The first thing to recognise is that LINQ made a more functional style of processing much more mainstream within C# and seem less alien. Before LINQ, if you had an array of values and you wanted an array containing the squares of these values (contrived example, I know, but bear with me) then you may well have achieved this in a fairly procedural manner - eg.
var values = new[] { 1, 2, 3 };
var squaredValues = new int[values.Length];
for (var i = 0; i < values.Length; i++)
squaredValues[i] = values[i] * values[i];
Each time the loop is executed, the value of "i" changes and the "squareValues" array is updated.
Until the for loop has been fully executed, the "squaredValues" array is only partially initialised.
Within the loop, it's technically possible to change the value of "i" and move it backwards or forwards (such as by throwing in a bonus "i++" to keep future code maintainers on their toes) and this can be the cause of potential coding errors in loops more complicated than the one shown here.

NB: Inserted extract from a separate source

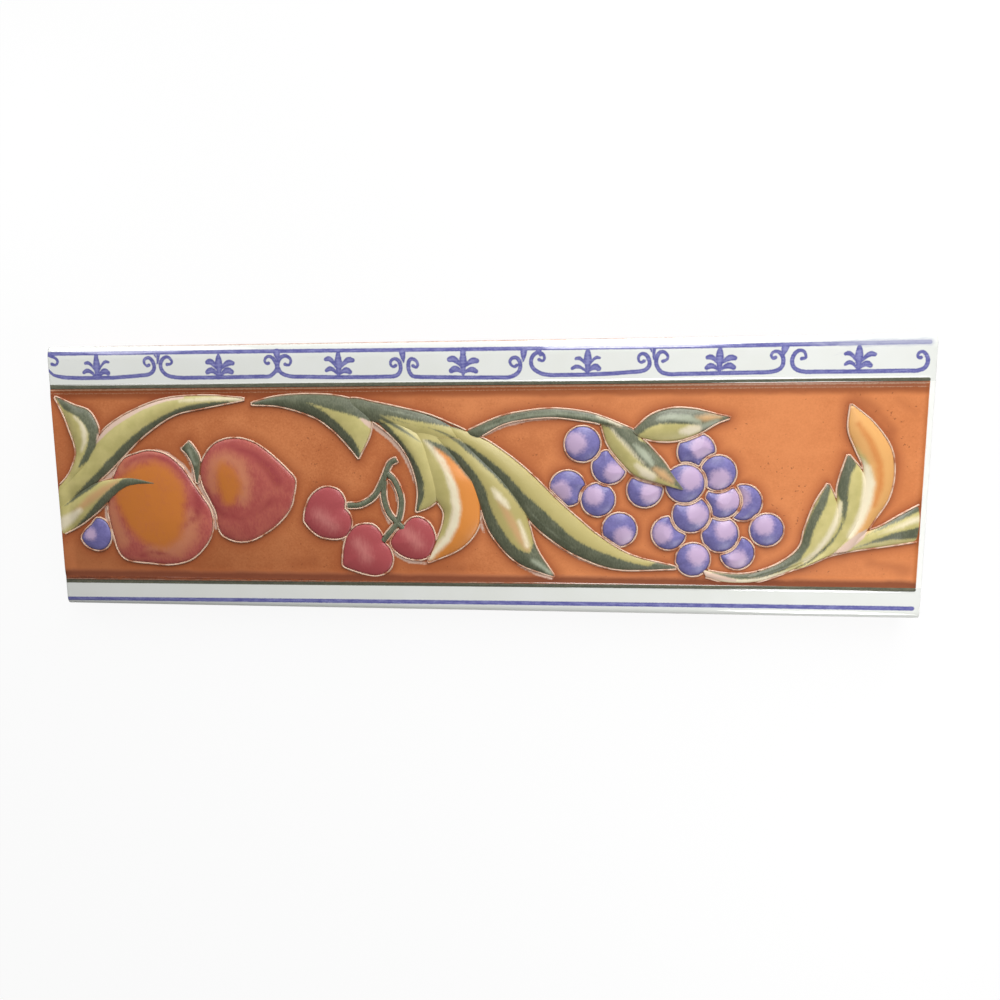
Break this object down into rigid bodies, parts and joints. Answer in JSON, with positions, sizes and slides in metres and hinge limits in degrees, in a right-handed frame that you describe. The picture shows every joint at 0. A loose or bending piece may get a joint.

Since all we want to do is transform every single value in one array and create a new array from the results, it would be nice if we could be more descriptive in what we are trying to do and to remove some "book keeping" (such as tracking the "i" value using the for loop). This is what would happen if LINQ was used to perform the same work -
var values = new[] { 1, 2, 3 };
var squaredValues = values
.Select(value => value * value)
.ToArray();
Note that there is no mutation occurring here. Each time that the lambda that is passed to the "Select" method is called, a new "value" reference is created (unlike "i", which was a single variable shared across each iteration of the loop).
This is one technique that will be useful to remove mutation from code.
Another is the "Aggregate" method for enumerating a list of items and reducing it to a single reference. To try to illustrate; if I had a collection of words and I wanted to get the total number of words and the total number of letters then I might write procedural code like this:
static void ShowLetterAndWordCount(IEnumerable<string> words)
{
var numberOfLetters = 0;
var numberOfWords = 0;
foreach (var word in words)
{
numberOfLetters += word.Length;
numberOfWords++;
}
Console.WriteLine("Total number of letters: " + numberOfLetters);
Console.WriteLine("Total number of words: " + numberOfWords);
}
.. or I could achieve the same thing without any mutating variables by using the following code:
static void ShowLetterAndWordCount(IEnumerable<string> words)
{
var summary = words.Aggregate(
seed: new { NumberOfLetters = 0, NumberOfWords = 0 },
func: (valueSoFar, nextWord) => new
{
NumberOfLetters = valueSoFar.NumberOfLetters + nextWord.Length,
NumberOfWords = valueSoFar.NumberOfWords + 1
}
);
Console.WriteLine("Total number of letters: " + summary.NumberOfLetters);
Console.WriteLine("Total number of words: " + summary.NumberOfWords);
}
What "Aggregate" does is it takes a "seed" value and the first value of the list of items and combines them using the "func" lambda. It then takes this result and combines it with the second value of the list, also using the "func" lambda. It will then take this result and combines it with the third value of the list, etc.. until one final combined value is returned. In the code above, I've used an anonymous type for the seed (and so the final "summary" reference will also be an instance of that anonymous type and so have "NumberOfLetters" and "NumberOfWords" properties) but the seed can be a class or a primitive or any type that you need.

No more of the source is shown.